**TASK DIRECTIONS**:
Write the material out again exactly.

**INFORMATION SHOWN**:

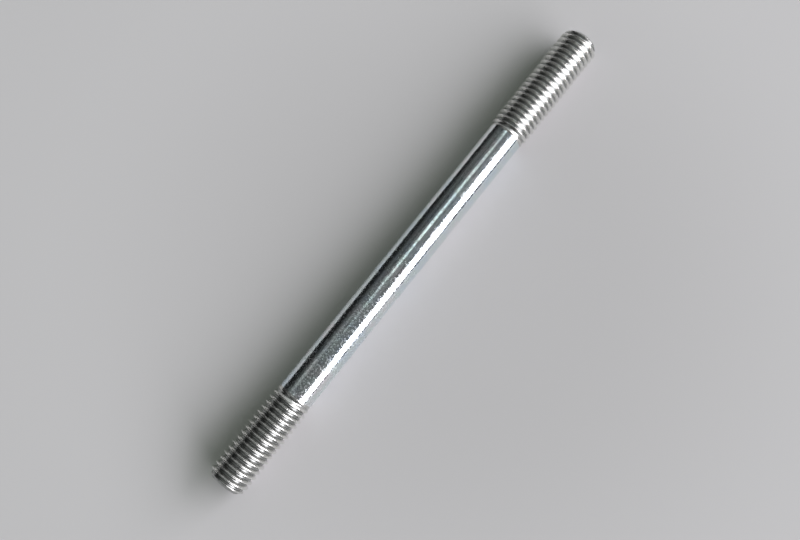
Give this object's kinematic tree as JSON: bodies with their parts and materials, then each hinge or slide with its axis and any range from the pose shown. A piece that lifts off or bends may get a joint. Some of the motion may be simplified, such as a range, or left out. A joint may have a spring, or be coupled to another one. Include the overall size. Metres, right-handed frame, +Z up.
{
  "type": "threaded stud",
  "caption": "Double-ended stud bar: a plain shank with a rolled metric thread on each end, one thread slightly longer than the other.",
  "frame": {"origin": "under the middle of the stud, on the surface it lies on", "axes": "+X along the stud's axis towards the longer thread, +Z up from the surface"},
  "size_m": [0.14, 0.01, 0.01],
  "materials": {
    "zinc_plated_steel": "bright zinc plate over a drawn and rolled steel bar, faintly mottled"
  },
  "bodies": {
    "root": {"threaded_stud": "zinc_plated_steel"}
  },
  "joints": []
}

**RESPONSE TO THE EXERCISE**:
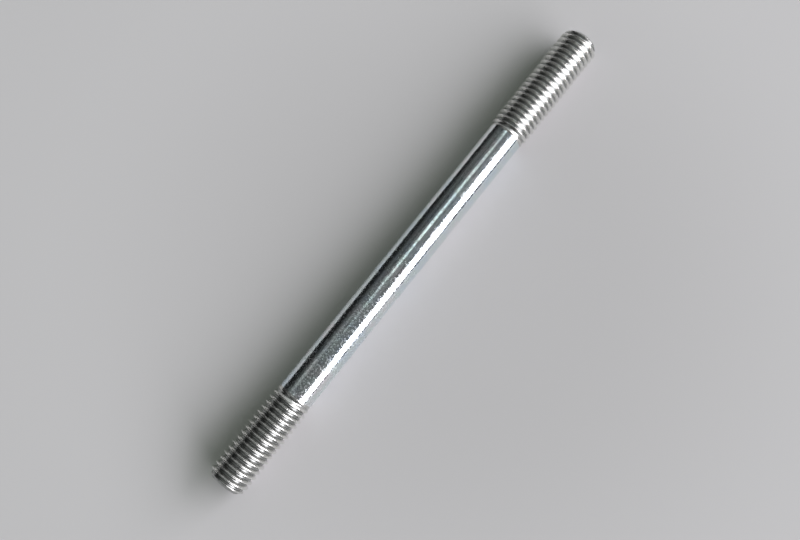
Give this object's kinematic tree as JSON: bodies with their parts and materials, then each hinge or slide with its axis and any range from the pose shown. A piece that lifts off or bends may get a joint. Some of the motion may be simplified, such as a range, or left out. A joint may have a spring, or be coupled to another one. Include the overall size. Metres, right-handed frame, +Z up.
{
  "type": "threaded stud",
  "caption": "Double-ended stud bar: a plain shank with a rolled metric thread on each end, one thread slightly longer than the other.",
  "frame": {"origin": "under the middle of the stud, on the surface it lies on", "axes": "+X along the stud's axis towards the longer thread, +Z up from the surface"},
  "size_m": [0.14, 0.01, 0.01],
  "materials": {
    "zinc_plated_steel": "bright zinc plate over a drawn and rolled steel bar, faintly mottled"
  },
  "bodies": {
    "root": {"threaded_stud": "zinc_plated_steel"}
  },
  "joints": []
}